Other hill legends are less bloody, but still carry a bit of an edge. Take the Old Man of Storr, for instance. The Old Man of Storr is a rock formation, part of a ridge of hills that extends along the peninsula of Trotternish, the north-eastern wing of Skye. The Old Man of Storr, or Bodach an Storr as it is correctly known, is a basalt pinnacle that thrusts 160 feet above a hillside that is already some 2,300 feet above sea level. Scientists claim the Old Man is the result of a landslide aeons ago, which is probably accurate but not tremendously exciting. The legends give different accounts. According to one old tale, the Old Man is the thumb of a giant who is buried underneath the hills. He, or she, must have been some size!

However, there is also a story that the Old Man and one of his slightly smaller companions were two giants, man and wife. They were being chased by some unknown enemy and looked behind them, which turned them to stone in a scenario similar to when the Lord changed Lot’s wife into a pillar of salt.
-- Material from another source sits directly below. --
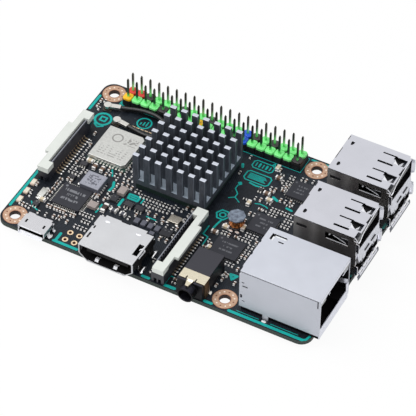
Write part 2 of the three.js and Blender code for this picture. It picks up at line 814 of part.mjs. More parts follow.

Yet another tale involves brownies rather than giants. According to this version, a local man known as O’Sheen saved a brownie’s life without asking for a reward. The brownie never forgot, and when O’Sheen and his wife died, he sculpted the Old Man and the smaller rock in their honour.

And finally, there is the story involving the fairies, who had to get in on the act. This story again has a man and his wife as central characters. Every evening the pair climbed the hill until old age prevented the wife from making the journey. At that point the local fairies stepped in, saying they could ensure the couple stayed together. The husband agreed at once, and the fairies turned both into pillars of rock.

The moral of that story is – never trust a fairy!